Provincial governors

  • Cabo Delgado, Jose Pacheco
  • Gaza, Rosario Mualeia
  • Inhambane, Aires Aly
  • Manica, Soares Nhaca
  • Maputo, Alfredo Namitete
  • Nampula, Abdul Razak Noomahomed
  • Niassa, David Simango
  • Sofala, Felício Zacarias
  • Tete, Tomas Mandlate
  • Zambézia, Lucas Chomera

 
Parliamentary leaders

Eduardo Mulembwe was re-elected speaker of parliament (Presidente da Assembleia da República). He was nominated by Frelimo; Francisco Masquil, former Frelimo Central Commitee member and leader of the opposition group in the Beira city council, had been nominated by Renamo.

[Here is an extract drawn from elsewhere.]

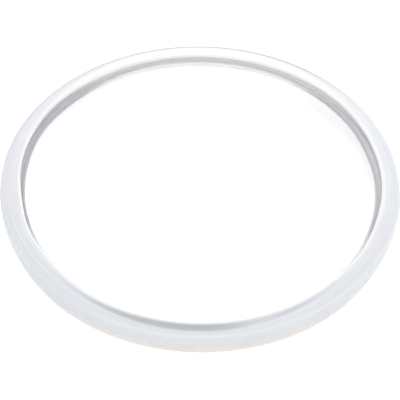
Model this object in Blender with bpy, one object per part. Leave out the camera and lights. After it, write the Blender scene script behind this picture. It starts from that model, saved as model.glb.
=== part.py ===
"""Sealing ring of a stovetop pressure cooker: one silicone moulding.

The ring lies on its base with its flange up and its bore along Z. Its section is
a C that opens towards the bore: a flat flange on top, an outer wall, and a thin
lip that rises from the base towards the flange. Steam enters the groove between
flange and lip and pushes the two apart, which is what seals the lid.

Units are metres. The origin is the centre of the base plane.
"""

import math

import bpy
from mathutils import Vector

# Driving dimensions of the ring
OUTER_DIAMETER = 0.240
RIM_DIAMETER = 0.220
HEIGHT = 0.016

# Flange
FLANGE_ROOT_THICKNESS = 0.0024
FLANGE_RIM_THICKNESS = 0.0015
FLANGE_EDGE_RADIUS = 0.0009
RIM_EDGE_RADIUS = 0.0006

# Outer wall, which draws in slightly below its knee
WALL_THICKNESS = 0.0046
WALL_KNEE_HEIGHT = 0.0058
WALL_KNEE_RADIUS = 0.006
WALL_DRAW_IN = 0.0012
FOOT_WIDTH = 0.0012
FOOT_EDGE_RADIUS = 0.0003

# Lip, from the foot up to its rounded tip
LIP_TIP_DROP = 0.0047
LIP_TIP_OVERHANG = 0.0029
LIP_TIP_THICKNESS = 0.0017
TIP_ROUNDNESS = 0.96
LIP_ROOT_THICKNESS = 0.0034

# Groove between flange and lip
GROOVE_TOP_RADIUS = 0.0010
GROOVE_ROOT_RADIUS = 0.0012

SEGMENTS = 96
SILICONE_COLOUR = (0.86, 0.88, 0.88, 1.0)
SILICONE_ROUGHNESS = 0.35


def clear_scene():
    for old in list(bpy.data.objects):
        bpy.data.objects.remove(old, do_unlink=True)


def section_corners():
    """The corners of the section as (radius, height, rounding, steps), from the rim outwards and round."""
    outer = OUTER_DIAMETER / 2
    rim = RIM_DIAMETER / 2
    groove_wall = outer - WALL_THICKNESS
    foot_outer = outer - WALL_DRAW_IN
    foot_inner = foot_outer - FOOT_WIDTH

    tip = Vector((rim - LIP_TIP_OVERHANG, HEIGHT - LIP_TIP_DROP))
    along = (Vector((foot_inner, 0.0)) - tip).normalized()
    across = Vector((-along.y, along.x))
    half_tip = LIP_TIP_THICKNESS / 2
    tip_below = tip - along * half_tip - across * half_tip
    tip_above = tip - along * half_tip + across * half_tip

    # The upper face of the lip thickens evenly from its tip to the groove wall.
    run = (groove_wall - tip_above.x) / along.x
    groove_root = tip_above.y + along.y * run + (LIP_ROOT_THICKNESS - LIP_TIP_THICKNESS) / along.x

    # Just under half the tip's thickness, so that its two arcs meet with a sliver of flat between them.
    tip_rounding = half_tip * TIP_ROUNDNESS

    return [
        (rim, HEIGHT, RIM_EDGE_RADIUS, 2),
        (outer, HEIGHT, FLANGE_EDGE_RADIUS, 2),
        (outer, WALL_KNEE_HEIGHT, WALL_KNEE_RADIUS, 1),
        (foot_outer, 0.0, FOOT_EDGE_RADIUS, 2),
        (foot_inner, 0.0, FOOT_EDGE_RADIUS, 1),
        (*tip_below, tip_rounding, 2),
        (*tip_above, tip_rounding, 2),
        (groove_wall, groove_root, GROOVE_ROOT_RADIUS, 2),
        (groove_wall, HEIGHT - FLANGE_ROOT_THICKNESS, GROOVE_TOP_RADIUS, 2),
        (rim, HEIGHT - FLANGE_RIM_THICKNESS, RIM_EDGE_RADIUS, 2),
    ]


def rounded_corner(before, corner, after, rounding, steps):
    """The arc of the given radius that touches both edges that meet at a corner."""
    to_before = (before - corner).normalized()
    to_after = (after - corner).normalized()
    half_angle = to_before.angle(to_after) / 2
    centre = corner + (to_before + to_after).normalized() * rounding / math.sin(half_angle)
    start = corner + to_before * rounding / math.tan(half_angle) - centre
    turn = start.angle_signed(corner + to_after * rounding / math.tan(half_angle) - centre)
    points = []
    for step in range(steps + 1):
        # Vector.angle_signed counts clockwise turns as positive.
        angle = -turn * step / steps
        spoke = Vector((
            start.x * math.cos(angle) - start.y * math.sin(angle),
            start.x * math.sin(angle) + start.y * math.cos(angle),
        ))
        points.append(centre + spoke)
    return points


def section_outline():
    corners = section_corners()
    places = [Vector(corner[:2]) for corner in corners]
    outline = []
    for index, (_, _, rounding, steps) in enumerate(corners):
        before = places[index - 1]
        after = places[(index + 1) % len(places)]
        outline += rounded_corner(before, places[index], after, rounding, steps)
    return outline


def silicone():
    material = bpy.data.materials.new("milky_silicone")
    material.use_nodes = True
    shader = material.node_tree.nodes["Principled BSDF"]
    shader.inputs["Base Color"].default_value = SILICONE_COLOUR
    shader.inputs["Roughness"].default_value = SILICONE_ROUGHNESS
    shader.inputs["Metallic"].default_value = 0.0
    return material


def add_sealing_ring():
    """Turns the section about Z with a Screw modifier."""
    outline = section_outline()
    points = [(place.x, 0.0, place.y) for place in outline]
    edges = [(index, (index + 1) % len(points)) for index in range(len(points))]
    mesh = bpy.data.meshes.new("sealing_ring")
    mesh.from_pydata(points, edges, [])
    mesh.materials.append(silicone())

    ring = bpy.data.objects.new("sealing_ring", mesh)
    bpy.context.scene.collection.objects.link(ring)
    turn = ring.modifiers.new("Turn", "SCREW")
    turn.axis = "Z"
    turn.angle = 2 * math.pi
    turn.steps = SEGMENTS
    turn.render_steps = SEGMENTS
    turn.use_smooth_shade = True
    turn.use_merge_vertices = True
    turn.merge_threshold = 0.00001
    return ring


clear_scene()
add_sealing_ring()
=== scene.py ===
"""Looks of a pressure cooker sealing ring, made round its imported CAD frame.

The ring is one silicone moulding. Its surface is a section outline carried once
round the axis, with what a real moulding has worked into the same surface: the
parting line, the gate marks, and the slack of a soft ring that lies on a table.
"""

from __future__ import annotations

import logging
import math
from dataclasses import dataclass, field
from enum import Enum
from typing import Any, Mapping, Sequence

import bpy
import numpy as np
from mathutils import Matrix, Vector

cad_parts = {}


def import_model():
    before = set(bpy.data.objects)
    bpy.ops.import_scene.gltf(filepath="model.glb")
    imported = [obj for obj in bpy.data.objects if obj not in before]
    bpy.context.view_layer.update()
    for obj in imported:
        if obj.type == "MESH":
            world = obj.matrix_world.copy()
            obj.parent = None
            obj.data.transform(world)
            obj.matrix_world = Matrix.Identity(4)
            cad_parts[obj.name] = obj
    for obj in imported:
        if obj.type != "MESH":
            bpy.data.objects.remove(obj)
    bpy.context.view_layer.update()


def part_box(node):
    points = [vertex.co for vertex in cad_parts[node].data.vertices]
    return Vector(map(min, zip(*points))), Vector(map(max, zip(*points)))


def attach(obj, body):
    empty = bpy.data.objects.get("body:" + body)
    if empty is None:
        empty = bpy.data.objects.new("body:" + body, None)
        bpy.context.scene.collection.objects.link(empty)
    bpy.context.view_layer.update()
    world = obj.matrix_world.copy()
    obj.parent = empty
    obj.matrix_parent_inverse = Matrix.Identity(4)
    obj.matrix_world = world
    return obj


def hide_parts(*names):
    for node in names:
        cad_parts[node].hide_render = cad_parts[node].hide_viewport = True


Array = np.ndarray
Colour = tuple[float, float, float, float]

LOG = logging.getLogger("sealing_ring")
MM = 0.001


# ---------------------------------------------------------------- shader maths


class Signal:
    """A shader socket that can stand in a Python expression."""

    def __init__(self, graph: ShaderGraph, socket: bpy.types.NodeSocket) -> None:
        """Wraps a socket.

        Args:
            graph: The graph that new nodes are added to.
            socket: The output socket that this signal reads.
        """
        self.graph = graph
        self.socket = socket

    def __add__(self, other: Signal | float) -> Signal:
        """The sum of two signals."""
        return self.graph.maths("ADD", self, other)

    __radd__ = __add__

    def __mul__(self, other: Signal | float) -> Signal:
        """The product of two signals."""
        return self.graph.maths("MULTIPLY", self, other)

    __rmul__ = __mul__

    def __sub__(self, other: Signal | float) -> Signal:
        """This signal less another."""
        return self.graph.maths("SUBTRACT", self, other)

    def __rsub__(self, other: Signal | float) -> Signal:
        """Another signal or number less this one."""
        return self.graph.maths("SUBTRACT", other, self)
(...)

Armando Guebuza remains head of the Frelimo parliamentary bench. Renamo-UE selected Ossufo Mize Quitine to replace Raul Domingos as leader of the opposition bench. Deputy head is José Samo Gudo, a member of one of the small parties in the Renamo-UE coalition, Fumo.

Five former ministers were elected to parliament: Eneas Comiche, Arnaldo Nhavoto, Aurélio Zilhão, Alfredo Gamito, and Mateus Katupha (who becomes press spokesman).